In case not: it's about doing it the wrong way (excess complexity and ambiguity -> hard to understand/analyze/monitor). Using globally addressing is orthogonal to controlling access to your internal services - you can do it using firewalling or various other means. Eg on AWS you get a default-deny firewall.

By making it necessary to use automated tooling and even obtain certifications just to set up everything required for private networking. The complexity of a properly configured service mesh in AWS is staggering, extremely hard for newbies to get right, and easy to fuck up big time down the road. That hurts security.
> By making it necessary to use automated tooling

It isn't.

> and even obtain certifications

No, not really.

> just to set up everything required for private networking.

Frankly, no.

I'm tempted to agree only in one aspect, which is apparently you are completely unfamiliar with the topic, and the degree of confusion you are showing in your comments suggest you would benefit from an introductory course on the topic, or in the very lease a 5-minute read through the service's documentation.

Certification wold only help because you would need to learn the basics to pass those, and learning the basics would be enough to prevent you to fill in the gaps in your understanding with fabricated nonsense.

> The complexity of a properly configured service mesh in AWS is staggering, extremely hard for newbies to get right, and easy to fuck up big time down the road. That hurts security.

People being way over their head because they can't even grasp a FAQ will definitely hurt security, but the root cause of this failure mode is sheer incompetence.

As the saying goes, poor craftsman blame their tools, and here you are with a tool-blaming fest.

Are hundreds of publicly addressable services better?
Yes, because publicly addressable does not mean publicly accessible. Set the ACLs to deny by default.

In the v4 world, one can easily accidentally allow access by inadvertently sending traffic toward the wrong group of colliding addresses or otherwise messing up any of a number of things that ought not to be necessary in the first place.

You need both firewalls and private addresses, of course.

Anything else is amateur hour madness.

Why do I need private addresses?

Okay, in real life I need private addresses because I connect to things that are only available over IPv4. So there’s some negotiation to make sure that my private network does not have an addressing conflict with the other network, there are NATs in the way, and traceroute gives output that is every bit as bad as you would expect. The ACLs that everyone (arguably quite reasonably) sets up suck are fiddly because the clients don’t have well defined address ranges. When people allocate /24 subsets out of IPv4 private space, the probability of collision is annoyingly high. Amateur hour indeed.

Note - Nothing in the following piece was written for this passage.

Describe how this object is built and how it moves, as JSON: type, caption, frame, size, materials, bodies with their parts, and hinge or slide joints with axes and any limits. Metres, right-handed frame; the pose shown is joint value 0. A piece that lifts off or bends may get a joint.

I would take globally unique but “private” IPv6 addresses, over private links, with private routes (dynamic or static), and ACLs that actually make sense any day. Heck, I would happily go IPv6 only!

> private addresses

Private addresses offer no security benefit whatsoever. If you have no firewall, nothing at all prevents me from doing `ip route add 10.0.0.0/8 your.routers.ip.here`

Nothing prevents you from doing that, but your martian packets have zero chance of reaching my router.
You don't need private addresses. You may need non-routable addresses, but they do not need to come from a "private" network range.
A distinction without a difference. Private addresses are those that aren't globally routable by definition.